** BEGIN **

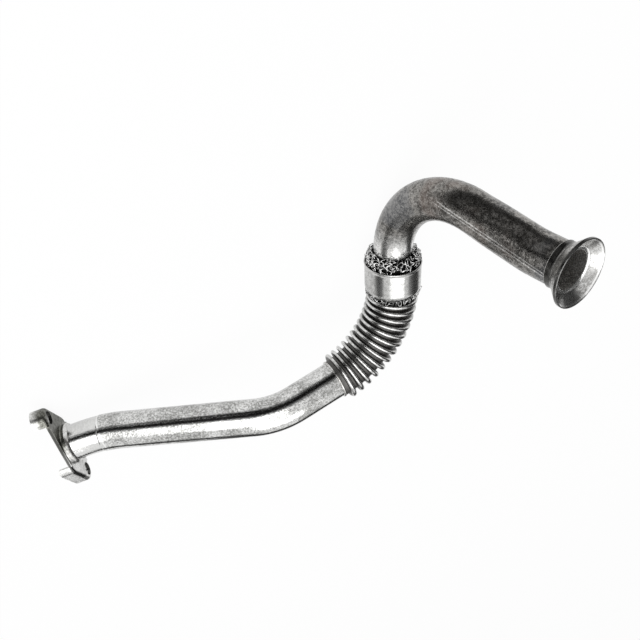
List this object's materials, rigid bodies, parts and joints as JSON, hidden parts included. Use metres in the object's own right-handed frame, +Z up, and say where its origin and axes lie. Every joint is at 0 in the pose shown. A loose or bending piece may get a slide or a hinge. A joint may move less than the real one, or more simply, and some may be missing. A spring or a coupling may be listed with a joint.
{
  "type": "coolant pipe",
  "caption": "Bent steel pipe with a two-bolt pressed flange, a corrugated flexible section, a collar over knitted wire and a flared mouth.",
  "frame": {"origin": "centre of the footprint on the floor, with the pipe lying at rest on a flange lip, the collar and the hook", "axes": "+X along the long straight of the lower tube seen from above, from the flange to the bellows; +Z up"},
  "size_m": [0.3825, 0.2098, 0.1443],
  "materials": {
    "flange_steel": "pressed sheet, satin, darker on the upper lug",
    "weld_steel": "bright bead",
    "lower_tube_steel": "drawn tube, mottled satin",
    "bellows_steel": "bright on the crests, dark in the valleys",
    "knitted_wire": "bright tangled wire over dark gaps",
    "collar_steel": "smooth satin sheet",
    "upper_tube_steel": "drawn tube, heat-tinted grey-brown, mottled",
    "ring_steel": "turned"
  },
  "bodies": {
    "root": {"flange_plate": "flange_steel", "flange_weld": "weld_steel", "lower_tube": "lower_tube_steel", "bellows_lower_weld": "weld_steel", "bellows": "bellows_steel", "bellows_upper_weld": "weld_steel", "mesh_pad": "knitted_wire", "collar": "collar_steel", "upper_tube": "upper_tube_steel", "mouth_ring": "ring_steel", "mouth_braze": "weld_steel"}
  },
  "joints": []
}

** END **

- WHAT YOU HAVE TO DO -
Word for word, restate all of the data shown above.

- EXERCISE ANSWER -
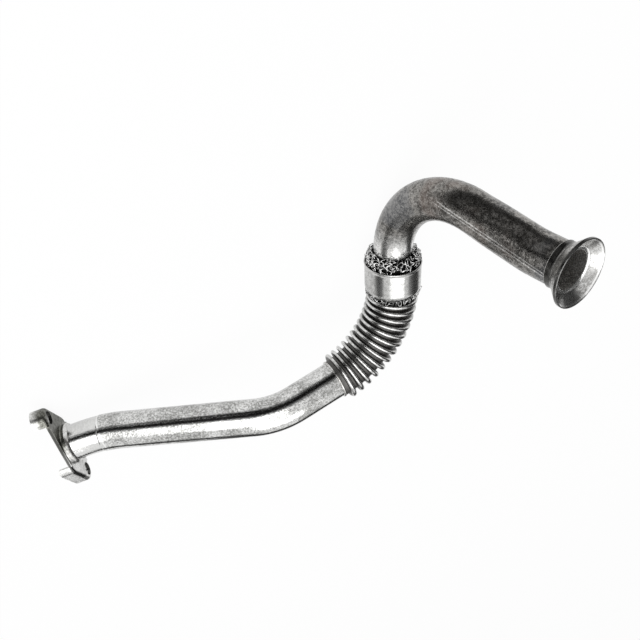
List this object's materials, rigid bodies, parts and joints as JSON, hidden parts included. Use metres in the object's own right-handed frame, +Z up, and say where its origin and axes lie. Every joint is at 0 in the pose shown. A loose or bending piece may get a slide or a hinge. A joint may move less than the real one, or more simply, and some may be missing. A spring or a coupling may be listed with a joint.
{
  "type": "coolant pipe",
  "caption": "Bent steel pipe with a two-bolt pressed flange, a corrugated flexible section, a collar over knitted wire and a flared mouth.",
  "frame": {"origin": "centre of the footprint on the floor, with the pipe lying at rest on a flange lip, the collar and the hook", "axes": "+X along the long straight of the lower tube seen from above, from the flange to the bellows; +Z up"},
  "size_m": [0.3825, 0.2098, 0.1443],
  "materials": {
    "flange_steel": "pressed sheet, satin, darker on the upper lug",
    "weld_steel": "bright bead",
    "lower_tube_steel": "drawn tube, mottled satin",
    "bellows_steel": "bright on the crests, dark in the valleys",
    "knitted_wire": "bright tangled wire over dark gaps",
    "collar_steel": "smooth satin sheet",
    "upper_tube_steel": "drawn tube, heat-tinted grey-brown, mottled",
    "ring_steel": "turned"
  },
  "bodies": {
    "root": {"flange_plate": "flange_steel", "flange_weld": "weld_steel", "lower_tube": "lower_tube_steel", "bellows_lower_weld": "weld_steel", "bellows": "bellows_steel", "bellows_upper_weld": "weld_steel", "mesh_pad": "knitted_wire", "collar": "collar_steel", "upper_tube": "upper_tube_steel", "mouth_ring": "ring_steel", "mouth_braze": "weld_steel"}
  },
  "joints": []
}